__Request__
Below are entries. Copy exactly the lines running from the line that holds "const rivetSolid = toSolid(rod(rivetDiameter" to the line that holds "bpy.context.scene.collection.objects.link(empty)", with both ends included.

Records with modeling code
□ □ □ □

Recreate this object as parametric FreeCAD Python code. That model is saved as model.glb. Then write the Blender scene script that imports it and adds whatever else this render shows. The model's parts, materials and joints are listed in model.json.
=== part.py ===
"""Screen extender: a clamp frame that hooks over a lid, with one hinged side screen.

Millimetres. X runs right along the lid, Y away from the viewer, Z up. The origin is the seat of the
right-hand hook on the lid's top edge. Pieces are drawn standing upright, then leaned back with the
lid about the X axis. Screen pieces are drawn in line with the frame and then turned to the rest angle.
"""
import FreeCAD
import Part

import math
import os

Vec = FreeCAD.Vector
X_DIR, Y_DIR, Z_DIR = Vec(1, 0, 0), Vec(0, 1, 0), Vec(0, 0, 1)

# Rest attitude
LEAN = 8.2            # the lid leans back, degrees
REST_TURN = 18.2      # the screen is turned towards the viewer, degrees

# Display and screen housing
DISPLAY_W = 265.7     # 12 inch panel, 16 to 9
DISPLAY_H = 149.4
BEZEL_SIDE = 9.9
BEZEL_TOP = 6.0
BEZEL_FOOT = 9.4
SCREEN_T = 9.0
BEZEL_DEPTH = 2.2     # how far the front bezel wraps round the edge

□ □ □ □

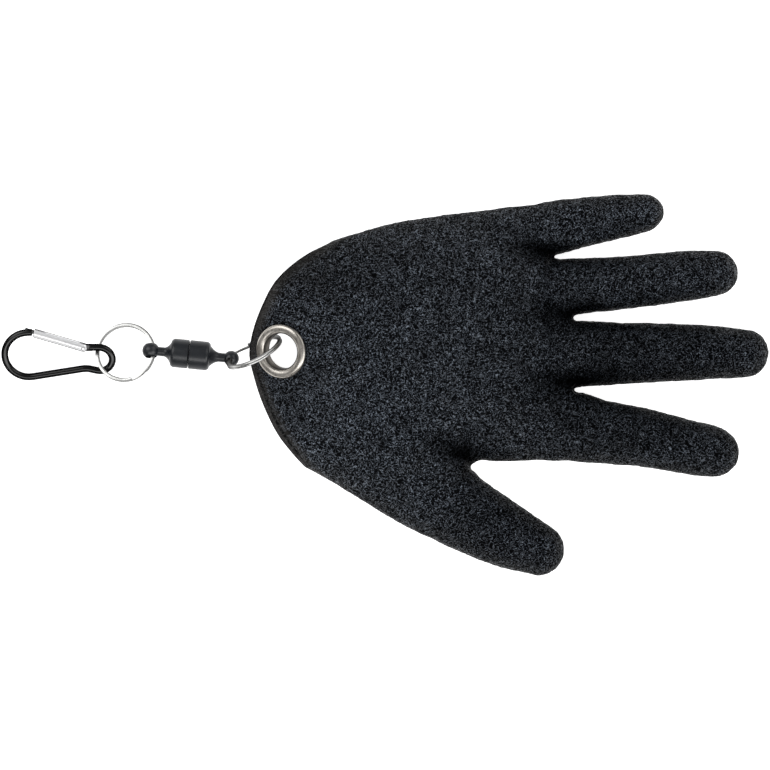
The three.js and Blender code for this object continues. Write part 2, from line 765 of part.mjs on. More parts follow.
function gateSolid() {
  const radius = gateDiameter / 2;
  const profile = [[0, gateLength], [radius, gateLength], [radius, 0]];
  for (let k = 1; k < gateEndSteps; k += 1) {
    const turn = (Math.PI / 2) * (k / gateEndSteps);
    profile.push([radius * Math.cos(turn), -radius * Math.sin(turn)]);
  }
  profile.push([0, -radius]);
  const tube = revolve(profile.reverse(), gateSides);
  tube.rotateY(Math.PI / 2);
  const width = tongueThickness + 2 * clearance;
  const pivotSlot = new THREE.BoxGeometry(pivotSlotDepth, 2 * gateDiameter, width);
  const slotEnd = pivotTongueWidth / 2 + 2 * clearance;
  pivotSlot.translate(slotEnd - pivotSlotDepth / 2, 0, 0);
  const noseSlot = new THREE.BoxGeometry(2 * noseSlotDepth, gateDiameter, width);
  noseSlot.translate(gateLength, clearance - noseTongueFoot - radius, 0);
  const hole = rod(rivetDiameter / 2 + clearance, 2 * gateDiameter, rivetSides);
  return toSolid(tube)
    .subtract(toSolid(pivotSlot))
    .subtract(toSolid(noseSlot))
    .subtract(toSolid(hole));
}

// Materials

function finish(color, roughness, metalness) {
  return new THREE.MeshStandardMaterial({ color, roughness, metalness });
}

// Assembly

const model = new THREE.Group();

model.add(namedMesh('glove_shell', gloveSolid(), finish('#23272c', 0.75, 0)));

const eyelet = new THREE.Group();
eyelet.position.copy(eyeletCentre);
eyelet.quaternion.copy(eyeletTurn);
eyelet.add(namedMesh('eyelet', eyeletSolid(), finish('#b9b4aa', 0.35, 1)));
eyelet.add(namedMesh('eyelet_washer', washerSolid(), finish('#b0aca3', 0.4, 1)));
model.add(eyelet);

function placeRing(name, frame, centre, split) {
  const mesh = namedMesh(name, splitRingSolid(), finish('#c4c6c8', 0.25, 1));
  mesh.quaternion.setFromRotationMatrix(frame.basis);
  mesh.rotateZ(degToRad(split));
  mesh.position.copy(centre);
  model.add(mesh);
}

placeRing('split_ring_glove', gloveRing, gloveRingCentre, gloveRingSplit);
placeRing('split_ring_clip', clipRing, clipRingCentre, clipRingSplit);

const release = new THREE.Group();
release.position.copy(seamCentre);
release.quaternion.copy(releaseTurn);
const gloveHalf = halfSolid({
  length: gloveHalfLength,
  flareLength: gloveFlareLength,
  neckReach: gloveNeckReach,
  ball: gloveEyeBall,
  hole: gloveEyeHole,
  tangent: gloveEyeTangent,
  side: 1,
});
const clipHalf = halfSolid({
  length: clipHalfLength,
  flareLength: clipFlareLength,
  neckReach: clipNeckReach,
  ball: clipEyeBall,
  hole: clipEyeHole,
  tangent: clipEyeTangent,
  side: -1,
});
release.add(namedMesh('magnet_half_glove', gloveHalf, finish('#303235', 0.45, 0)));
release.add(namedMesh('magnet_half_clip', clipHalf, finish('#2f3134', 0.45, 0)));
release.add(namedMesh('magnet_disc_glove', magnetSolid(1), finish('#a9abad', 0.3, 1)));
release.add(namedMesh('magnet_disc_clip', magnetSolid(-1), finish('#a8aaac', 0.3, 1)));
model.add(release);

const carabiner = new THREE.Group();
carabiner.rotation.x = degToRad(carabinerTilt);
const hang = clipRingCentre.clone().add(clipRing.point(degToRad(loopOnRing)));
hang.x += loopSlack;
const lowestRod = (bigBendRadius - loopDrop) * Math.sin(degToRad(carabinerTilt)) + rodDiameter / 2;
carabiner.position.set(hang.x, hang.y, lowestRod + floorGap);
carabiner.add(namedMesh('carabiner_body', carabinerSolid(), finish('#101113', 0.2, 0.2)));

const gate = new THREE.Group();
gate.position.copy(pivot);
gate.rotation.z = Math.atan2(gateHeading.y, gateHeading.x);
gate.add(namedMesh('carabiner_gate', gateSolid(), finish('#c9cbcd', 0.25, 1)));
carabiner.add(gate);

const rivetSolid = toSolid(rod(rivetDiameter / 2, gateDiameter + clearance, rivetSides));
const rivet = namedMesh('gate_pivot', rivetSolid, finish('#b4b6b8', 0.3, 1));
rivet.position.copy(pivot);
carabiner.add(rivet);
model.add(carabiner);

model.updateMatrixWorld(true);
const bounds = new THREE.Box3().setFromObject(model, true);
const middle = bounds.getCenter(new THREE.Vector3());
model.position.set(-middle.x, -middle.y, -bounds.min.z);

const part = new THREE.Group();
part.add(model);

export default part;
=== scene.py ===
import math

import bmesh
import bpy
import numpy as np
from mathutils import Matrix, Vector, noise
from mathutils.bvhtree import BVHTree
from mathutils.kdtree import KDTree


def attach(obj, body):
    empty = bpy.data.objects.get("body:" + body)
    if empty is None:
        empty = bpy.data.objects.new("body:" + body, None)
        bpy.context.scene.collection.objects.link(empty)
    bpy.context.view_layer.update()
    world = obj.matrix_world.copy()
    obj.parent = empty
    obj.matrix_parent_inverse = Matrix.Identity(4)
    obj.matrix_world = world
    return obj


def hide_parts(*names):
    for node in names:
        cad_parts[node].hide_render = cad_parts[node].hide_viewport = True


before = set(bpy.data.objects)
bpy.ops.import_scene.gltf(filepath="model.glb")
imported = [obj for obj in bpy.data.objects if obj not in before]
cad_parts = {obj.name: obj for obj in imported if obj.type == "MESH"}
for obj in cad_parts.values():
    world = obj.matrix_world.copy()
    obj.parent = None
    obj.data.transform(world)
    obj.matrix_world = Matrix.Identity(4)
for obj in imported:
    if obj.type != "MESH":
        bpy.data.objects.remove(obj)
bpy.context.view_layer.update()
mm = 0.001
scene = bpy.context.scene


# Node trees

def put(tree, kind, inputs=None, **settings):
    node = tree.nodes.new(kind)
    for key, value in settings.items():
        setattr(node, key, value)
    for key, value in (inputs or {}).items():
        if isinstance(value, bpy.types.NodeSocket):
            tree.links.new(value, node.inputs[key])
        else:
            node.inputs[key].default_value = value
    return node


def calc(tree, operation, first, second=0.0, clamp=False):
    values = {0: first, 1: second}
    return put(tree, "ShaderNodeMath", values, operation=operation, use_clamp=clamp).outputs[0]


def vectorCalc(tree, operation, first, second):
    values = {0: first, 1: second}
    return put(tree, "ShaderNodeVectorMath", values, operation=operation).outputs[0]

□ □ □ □

__Result of the task__
const rivetSolid = toSolid(rod(rivetDiameter / 2, gateDiameter + clearance, rivetSides));
const rivet = namedMesh('gate_pivot', rivetSolid, finish('#b4b6b8', 0.3, 1));
rivet.position.copy(pivot);
carabiner.add(rivet);
model.add(carabiner);

model.updateMatrixWorld(true);
const bounds = new THREE.Box3().setFromObject(model, true);
const middle = bounds.getCenter(new THREE.Vector3());
model.position.set(-middle.x, -middle.y, -bounds.min.z);

const part = new THREE.Group();
part.add(model);

export default part;
=== scene.py ===
import math

import bmesh
import bpy
import numpy as np
from mathutils import Matrix, Vector, noise
from mathutils.bvhtree import BVHTree
from mathutils.kdtree import KDTree


def attach(obj, body):
    empty = bpy.data.objects.get("body:" + body)
    if empty is None:
        empty = bpy.data.objects.new("body:" + body, None)
        bpy.context.scene.collection.objects.link(empty)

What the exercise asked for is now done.